Anna arrives in Siam and immediately asserts herself as a strong, modern woman who won't be taken advantage of in her business dealings with the King. The King is offput, and hides her away in the classroom with his wives and numerous children. Anna and the King maintain their strained, but ultimately benign (though the potential for an unrequited attraction is apparent), relationship until finding a common goal in impressing a visiting English diplomat. Anna and the King team up to throw a proper Western party, which involves teaching the ladies of the palace to walk in hoop skirts, speak English properly and politely, and adhere to Western norms during the evening meal and ensuing ball.
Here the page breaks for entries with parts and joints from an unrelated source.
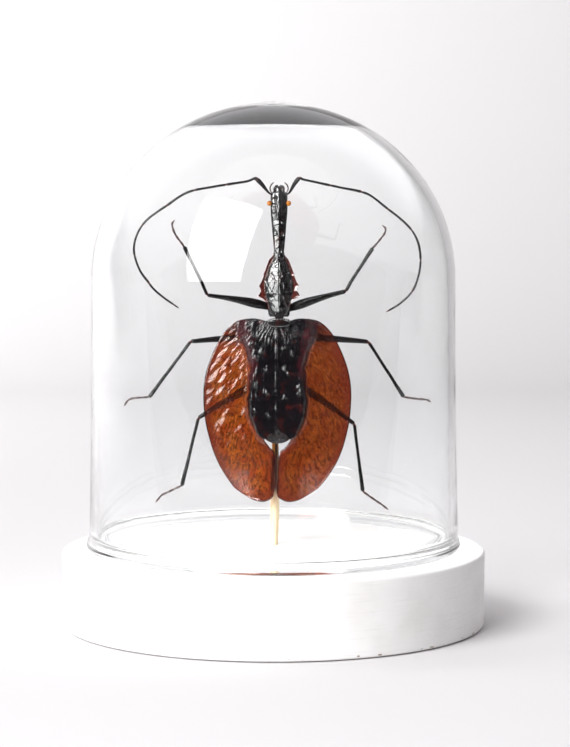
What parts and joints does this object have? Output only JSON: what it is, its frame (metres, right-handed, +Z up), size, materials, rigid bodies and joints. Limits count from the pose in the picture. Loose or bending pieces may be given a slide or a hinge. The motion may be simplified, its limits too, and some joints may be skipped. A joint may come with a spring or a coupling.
{
  "type": "insect in glass dome",
  "caption": "Dried leaf-winged beetle on a bamboo stick, under a clear blown glass dome that stands on a round white wooden base.",
  "frame": {"origin": "centre of the base's underside, where the object stands on a table", "axes": "+Z up, the beetle's head end up; -Y towards the viewer, who sees the beetle's back; +X to the viewer's right"},
  "size_m": [0.115, 0.115, 0.1416],
  "materials": {
    "painted_wood": "matte white paint over turned wood, brushed and a little worn at the rims",
    "clear_glass": "clear blown glass, polished, slightly uneven",
    "bamboo": "bare split bamboo with fine lengthwise grain",
    "amber_shell": "translucent amber-brown chitin with wrinkles, nearly black over the raised middle",
    "black_shell": "glossy black chitin",
    "red_brown_shell": "satin red-brown chitin",
    "amber_eye": "glossy amber eye"
  },
  "bodies": {
    "root": {"wooden_base": "painted_wood", "glass_dome": "clear_glass", "bamboo_stick": "bamboo", "left_wing_case": "amber_shell", "right_wing_case": "amber_shell", "head": "black_shell", "neck_ring": "red_brown_shell", "pronotum": "black_shell", "prothorax": "black_shell", "waist": "red_brown_shell", "collar": "black_shell", "abdomen": "black_shell", "left_eye": "amber_eye", "right_eye": "amber_eye", "left_mandible": "black_shell", "right_mandible": "black_shell", "left_palp": "red_brown_shell", "right_palp": "red_brown_shell", "left_antenna": "black_shell", "right_antenna": "black_shell", "left_fore_femur": "black_shell", "left_fore_tibia": "black_shell", "left_fore_tarsus": "red_brown_shell", "right_fore_femur": "black_shell", "right_fore_tibia": "black_shell", "right_fore_tarsus": "red_brown_shell", "left_mid_femur": "black_shell", "left_mid_tibia": "black_shell", "left_mid_tarsus": "red_brown_shell", "right_mid_femur": "black_shell", "right_mid_tibia": "black_shell", "right_mid_tarsus": "red_brown_shell", "left_hind_femur": "black_shell", "left_hind_tibia": "black_shell", "left_hind_tarsus": "red_brown_shell", "right_hind_femur": "black_shell", "right_hind_tibia": "black_shell", "right_hind_tarsus": "red_brown_shell"}
  },
  "joints": []
}
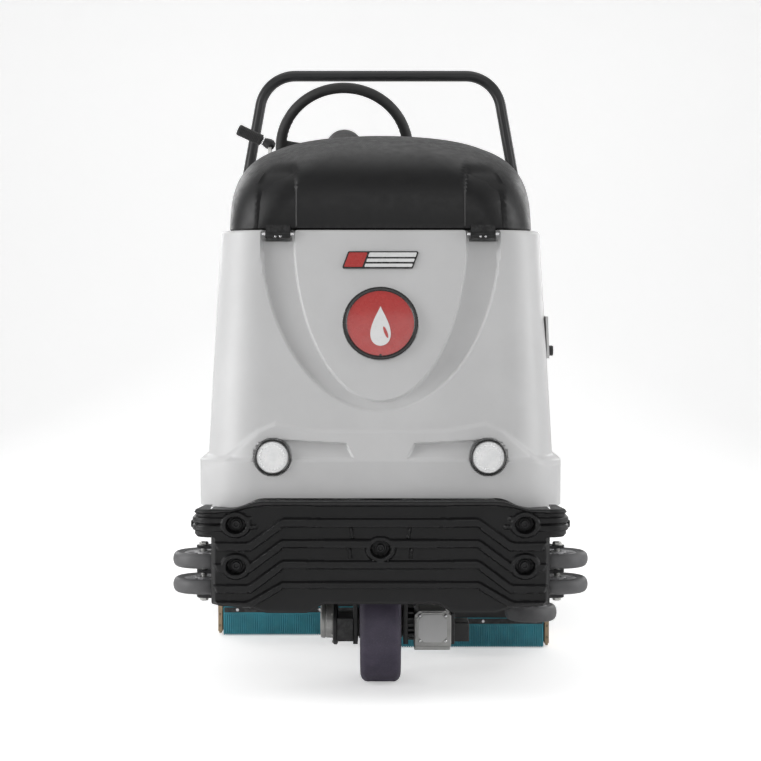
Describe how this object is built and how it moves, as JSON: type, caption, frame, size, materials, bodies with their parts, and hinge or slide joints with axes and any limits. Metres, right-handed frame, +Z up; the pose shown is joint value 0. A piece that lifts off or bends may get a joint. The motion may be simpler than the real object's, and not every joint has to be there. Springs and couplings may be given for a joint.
{
  "type": "ride on scrubber",
  "caption": "Ride on floor scrubber: grey nose tank with hinged black lid, ribbed bumper with wall rollers, steered drive wheel, staggered disc brushes, seat, guard hoop, curved squeegee.",
  "frame": {"origin": "on the floor below the centre of the whole machine's box", "axes": "+Z up, -Y towards the nose, +X towards the operator's left hand"},
  "size_m": [0.9804, 1.6499, 1.453],
  "materials": {
    "grey_shell": "rotomoulded satin",
    "black_shell": "fine moulded grain",
    "black_steel": "powder coat",
    "grey_steel": "powder coat",
    "zinc": "bright zinc",
    "chrome": "polished",
    "cast_alloy": "cast",
    "lamp_ring": "gloss",
    "lamp_lens": "faceted clear",
    "red_badge": "gloss enamel",
    "light_panel": "satin",
    "seal_rubber": "matt",
    "console_plastic": "fine grain",
    "panel_film": "satin film",
    "yellow_plastic": "satin",
    "red_plastic": "gloss",
    "grip_rubber": "soft grained",
    "motor_black": "satin paint",
    "drive_tread": "smooth polyurethane",
    "wheel_core": "painted",
    "mat_rubber": "ribbed",
    "battery_case": "satin",
    "seat_vinyl": "grained vinyl",
    "grey_tyre": "matt",
    "blue_skirt": "ribbed",
    "brush_fibre": "bristle",
    "tan_rubber": "matt",
    "hose_black": "corrugated"
  },
  "bodies": {
    "chassis": {"chassis_frame": "black_steel", "front_bumper": "black_shell", "bumper_fixings": "zinc", "solution_tank": "grey_shell", "filter_basket": "panel_film", "headlamp_rings": "lamp_ring", "headlamp_lenses": "lamp_lens", "badges": "red_badge", "side_panel": "light_panel", "hinge_pins": "chrome", "console": "console_plastic", "control_panel": "panel_film", "steering_shroud": "console_plastic", "steering_unit": "grey_steel", "platform": "black_steel", "foot_mat": "mat_rubber", "rear_body": "black_shell", "batteries": "battery_case", "vacuum_motor": "grey_steel", "guard_hoop": "black_steel", "rear_axle": "zinc", "deck_actuator": "grey_steel", "suction_hose": "hose_black"},
    "lid": {"lid": "black_shell", "lid_seal": "seal_rubber"},
    "panel_knob": {"panel_knob": "console_plastic"},
    "key": {"key_switch": "chrome"},
    "dial": {"speed_dial": "panel_film"},
    "horn": {"horn_button": "yellow_plastic"},
    "stop": {"emergency_stop": "red_plastic"},
    "steering_wheel": {"steering_wheel": "grip_rubber"},
    "drive_unit": {"drive_fork": "black_steel", "drive_gearbox": "cast_alloy", "drive_motor": "motor_black", "terminal_box": "cast_alloy"},
    "drive_wheel": {"drive_hub": "wheel_core", "drive_tyre": "drive_tread"},
    "accelerator": {"accelerator": "mat_rubber"},
    "brake": {"brake_pedal": "mat_rubber"},
    "recovery_cap": {"recovery_cap": "console_plastic"},
    "seat": {"seat_frame": "black_steel", "seat_cushion": "seat_vinyl", "seat_back": "seat_vinyl"},
    "wheel_left": {"rear_wheel_left": "grey_tyre"},
    "wheel_right": {"rear_wheel_right": "grey_tyre"},
    "roller_hl": {"roller_high_left": "grey_tyre"},
    "roller_ll": {"roller_low_left": "grey_tyre"},
    "roller_hr": {"roller_high_right": "grey_tyre"},
    "roller_lr": {"roller_low_right": "grey_tyre"},
    "deck": {"brush_deck": "black_steel", "brush_skirts": "blue_skirt", "brush_motors": "zinc", "actuator_rod": "chrome"},
    "deck_roller": {"deck_roller": "grey_tyre"},
    "brush_l": {"brush_left": "brush_fibre"},
    "brush_r": {"brush_right": "brush_fibre"},
    "squeegee_arm": {"squeegee_arm": "zinc"},
    "squeegee": {"squeegee_head": "cast_alloy", "squeegee_blades": "tan_rubber"},
    "lever": {"squeegee_lever": "zinc"}
  },
  "joints": [
    {"name": "lid_hinge", "type": "hinge", "parent": "chassis", "child": "lid", "pos_m": [0, -0.65, 0.94], "axis": [1, 0, 0], "range_deg": [0, 80]},
    {"name": "knob_turn", "type": "hinge", "parent": "chassis", "child": "panel_knob", "pos_m": [0.358, -0.6, 0.698], "axis": [1, 0, 0], "range_deg": [0, 90]},
    {"name": "key_turn", "type": "hinge", "parent": "chassis", "child": "key", "pos_m": [0.06, -0.12345, 1.11876], "axis": [0, 0.6247, 0.7809], "range_deg": [-90, 0]},
    {"name": "dial_turn", "type": "hinge", "parent": "chassis", "child": "dial", "pos_m": [0.112, -0.12345, 1.11876], "axis": [0, 0.6247, 0.7809], "range_deg": [-135, 135]},
    {"name": "horn_press", "type": "slide", "parent": "chassis", "child": "horn", "axis": [0, 0.6247, 0.7809], "range_m": [-0.0025, 0], "stiffness_N_per_m": 300, "springref_m": 0.002},
    {"name": "stop_press", "type": "slide", "parent": "chassis", "child": "stop", "axis": [0, 0.6247, 0.7809], "range_m": [-0.005, 0]},
    {"name": "drive_steer", "type": "hinge", "parent": "chassis", "child": "drive_unit", "pos_m": [0, -0.6, 0.3], "axis": [0, 0, 1], "range_deg": [-75, 75]},
    {"name": "steering_turn", "type": "hinge", "parent": "chassis", "child": "steering_wheel", "pos_m": [-0.091, 0.15, 1.19], "axis": [0, 0.891, 0.454], "range_deg": [-256, 256]},
    {"name": "drive_wheel_spin", "type": "hinge", "parent": "drive_unit", "child": "drive_wheel", "pos_m": [0, -0.6, 0.125], "axis": [1, 0, 0], "continuous": true},
    {"name": "accelerator_press", "type": "hinge", "parent": "chassis", "child": "accelerator", "pos_m": [-0.2, 0.04, 0.32], "axis": [1, 0, 0], "range_deg": [0, 15], "stiffness_Nm_per_rad": 8, "springref_deg": -8.59},
    {"name": "brake_press", "type": "hinge", "parent": "chassis", "child": "brake", "pos_m": [0.12, 0.04, 0.32], "axis": [1, 0, 0], "range_deg": [0, 15], "stiffness_Nm_per_rad": 8, "springref_deg": -8.59},
    {"name": "cap_turn", "type": "hinge", "parent": "chassis", "child": "recovery_cap", "pos_m": [0.25, 0.616, 0.73], "axis": [0, 0, 1], "range_deg": [0, 60]},
    {"name": "seat_slide", "type": "slide", "parent": "chassis", "child": "seat", "axis": [0, 1, 0], "range_m": [-0.08, 0]},
    {"name": "wheel_left_spin", "type": "hinge", "parent": "chassis", "child": "wheel_left", "pos_m": [0.335, 0.47, 0.13], "axis": [1, 0, 0], "continuous": true},
    {"name": "wheel_right_spin", "type": "hinge", "parent": "chassis", "child": "wheel_right", "pos_m": [-0.335, 0.47, 0.13], "axis": [1, 0, 0], "continuous": true},
    {"name": "roller_high_left_spin", "type": "hinge", "parent": "chassis", "child": "roller_hl", "pos_m": [0.36, -0.725, 0.278], "axis": [0, 0, 1], "continuous": true},
    {"name": "roller_low_left_spin", "type": "hinge", "parent": "chassis", "child": "roller_ll", "pos_m": [0.36, -0.725, 0.226], "axis": [0, 0, 1], "continuous": true},
    {"name": "roller_high_right_spin", "type": "hinge", "parent": "chassis", "child": "roller_hr", "pos_m": [-0.36, -0.725, 0.278], "axis": [0, 0, 1], "continuous": true},
    {"name": "roller_low_right_spin", "type": "hinge", "parent": "chassis", "child": "roller_lr", "pos_m": [-0.36, -0.725, 0.226], "axis": [0, 0, 1], "continuous": true},
    {"name": "deck_lift", "type": "slide", "parent": "chassis", "child": "deck", "axis": [0, 0, 1], "range_m": [0, 0.05]},
    {"name": "deck_roller_spin", "type": "hinge", "parent": "deck", "child": "deck_roller", "pos_m": [0.342, -0.312, 0.097], "axis": [0, 0, 1], "continuous": true},
    {"name": "brush_left_spin", "type": "hinge", "parent": "deck", "child": "brush_l", "pos_m": [0.185, -0.025, 0.05], "axis": [0, 0, 1], "continuous": true},
    {"name": "brush_right_spin", "type": "hinge", "parent": "deck", "child": "brush_r", "pos_m": [-0.185, 0.145, 0.05], "axis": [0, 0, 1], "continuous": true},
    {"name": "squeegee_lift", "type": "hinge", "parent": "chassis", "child": "squeegee_arm", "pos_m": [0, 0.56, 0.2], "axis": [1, 0, 0], "range_deg": [0, 14], "deforming": ["suction_hose"]},
    {"name": "squeegee_swivel", "type": "hinge", "parent": "squeegee_arm", "child": "squeegee", "pos_m": [0, 0.79, 0.14], "axis": [0, 0, 1], "range_deg": [-8, 8]},
    {"name": "lever_swing", "type": "hinge", "parent": "chassis", "child": "lever", "pos_m": [-0.265, -0.06, 1], "axis": [1, 0, 0], "range_deg": [-40, 0]}
  ],
  "couplings": [
    {"joint": "steering_turn", "follows": "drive_steer", "ratio": 3.4},
    {"joint": "lever_swing", "follows": "squeegee_lift", "ratio": -2.8}
  ]
}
I'm not spoiling the end when I say that they pull off the party, but the festivities of the evening are sullied when a runaway concubine is captured, and the King is expected to punish her, despite Anna's pleas for leniency. His heart (literally) gives out mid-whipping, and Anna is horrified to realize that she hasn't truly converted him to Western decency. The savage, Oriental instincts still hold strong in his personal identity, despite the fact that she taught him to polka pretty damn well. Disillusioned, she decides to return to Europe. The king dies, leaving the rule of Siam to his heir, who makes proclamations that clearly illustrate his indoctrination into Western culture. The audience is left with the feeling that the last King of true Siam, along with the cultural practices of his nation, has passed into history.
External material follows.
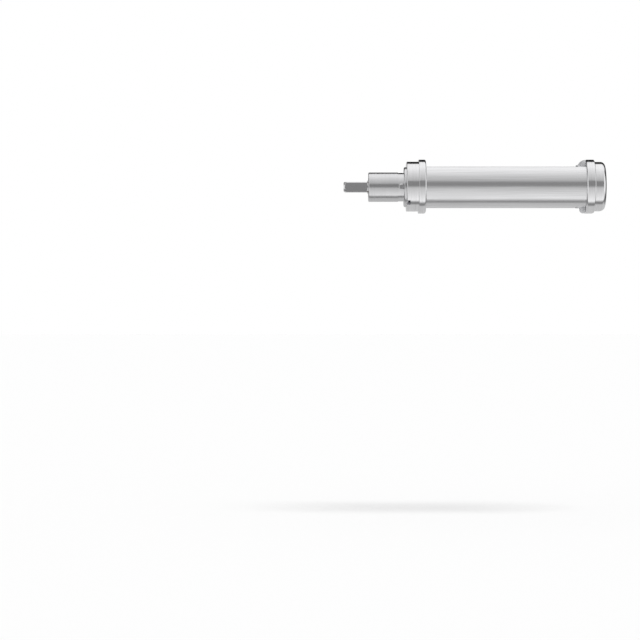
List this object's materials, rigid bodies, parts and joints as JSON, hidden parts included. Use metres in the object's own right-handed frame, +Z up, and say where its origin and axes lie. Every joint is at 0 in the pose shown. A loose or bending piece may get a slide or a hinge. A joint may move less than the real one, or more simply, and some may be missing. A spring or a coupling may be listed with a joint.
{
  "type": "pasta roller machine",
  "caption": "Noodle cutter for a stand mixer's power hub: geared, interleaved grooved rollers with combs in a slim oval steel body with stepped end caps, a feed slot and an outlet.",
  "frame": {"origin": "on the drive axis, at the face of the flange that stops against the mixer's hub", "axes": "+X along the rollers from the hub shank to the gear end, +Y to the back, +Z up; dough goes in from +Z"},
  "size_m": [0.242, 0.0602, 0.0496],
  "materials": {
    "cover_steel": "satin, brushed along the rollers",
    "cap_steel": "brushed round the circumference, bright rounded edges",
    "frame_casting": "fine satin casting",
    "shank_steel": "turned and polished",
    "roller_steel": "turned",
    "comb_nylon": "matt moulded",
    "rod_steel": "drawn bar",
    "bush_bronze": "sintered, oiled",
    "gear_steel": "hobbed, oiled",
    "fastener_steel": "dark zinc"
  },
  "bodies": {
    "housing": {"front_cover": "cover_steel", "rear_cover": "cover_steel", "drive_end_cap": "cap_steel", "gear_end_cap": "cap_steel", "drive_side_frame": "frame_casting", "gear_side_frame": "frame_casting", "hub_shank": "shank_steel", "locating_pin": "shank_steel", "front_comb": "comb_nylon", "rear_comb": "comb_nylon", "front_upper_tie_rod": "rod_steel", "front_lower_tie_rod": "rod_steel", "rear_upper_tie_rod": "rod_steel", "rear_lower_tie_rod": "rod_steel", "shank_bush": "bush_bronze", "drive_side_front_bush": "bush_bronze", "drive_side_rear_bush": "bush_bronze", "gear_side_front_bush": "bush_bronze", "gear_side_rear_bush": "bush_bronze", "hub_screws": "fastener_steel", "drive_cap_screws": "fastener_steel", "gear_cap_screws": "fastener_steel", "drive_frame_screws": "fastener_steel", "gear_frame_screws": "fastener_steel"},
    "drive_roller": {"rear_cutting_roller": "roller_steel", "drive_shaft": "shank_steel", "drive_shaft_pin": "fastener_steel", "drive_gear": "gear_steel", "drive_gear_key": "gear_steel", "drive_gear_washer": "bush_bronze", "drive_gear_clip": "fastener_steel"},
    "driven_roller": {"front_cutting_roller": "roller_steel", "driven_gear": "gear_steel", "driven_gear_key": "gear_steel", "driven_gear_washer": "bush_bronze", "driven_gear_clip": "fastener_steel"}
  },
  "joints": [
    {"name": "drive_roller_spin", "type": "hinge", "parent": "housing", "child": "drive_roller", "pos_m": [0.09, 0, 0], "axis": [1, 0, 0], "continuous": true},
    {"name": "driven_roller_spin", "type": "hinge", "parent": "housing", "child": "driven_roller", "pos_m": [0.09, -0.018, 0], "axis": [1, 0, 0], "continuous": true}
  ],
  "couplings": [
    {"joint": "driven_roller_spin", "follows": "drive_roller_spin", "ratio": -1}
  ]
}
As with any play written in the pre-civil rights/pre-women's liberation era, there are bound to be some moments that seem cringe-worthy by current social standards. The King and I does feature complex female characters (one even writes a subversive meta-play about the evils of slavery--which is, unfortunately, a lengthy and uncomfortable pidgin rendition of Uncle Tom's Cabin); however, the show's condescending treatment of the Siamese, and by extension, Asian people and cultures in general, is a stark reminder of Western culture's seemingly interminable distaste for other races. The people of Siam are shown as malleable and unsophisticated. Though the play is set in Siam, little about the nation's culture is revealed beyond childish notions (they particularly like fireworks and boat racing) and social practices considerEd Salacious and lewd by Victorian (and, frankly, by current) standards. The tension of the show rests on whether or not the leading lady, the impeccable example of Western propriety and charity, can train the King of Siam to sit, speak, and dance. The only thing she doesn't train him to do is fetch a ball.
This show is considered a classic, and the purpose of this examination is not to take issue with narrative cohesion or production value--this is a professional tour at the Pantages Theater with a talented cast, et cetera, et cetera, et cetera .... And theatre is performance literature, so looking at plays from an earlier era through a modern social lens can certainly vilify authors as insensitive, even though they were representing the accepted values system of their time. What concerns me is the fact that this show is still being produced.
The King and I has been a staple of American theatre since its premier. Its most recent Broadway revival is a Tony-winner. Despite relatively unremarkable music and a predictable narrative, audiences continue to flock to this production. I suspect the comfort of seeing a "safe" play prevents viewers from noticing and rejecting the patronizing themes being portrayed.
This is not a vendetta against old plays, nor is it call to ignore these classic shows, shows on which many of us cut our theatrical teeth; it's instead notice to be wary of "safe" theatre. "Safe" theatre like The King and I subverts social progressiveness by concealing racism in the dramatic swirling of Anna's glorious gown as she dances, triumphant, with her king. These plays, from times when America was "great," are uncomfortable reminders of an American culture that simply will not be made to accept "the other."
Maybe that America is now. Or, perhaps people are just swallowing without chewing, simply enjoying Rodgers and Hammerstein's show for its singableness and its spectacle.
Either way, The King and I at The Hollywood Pantages received a standing ovation.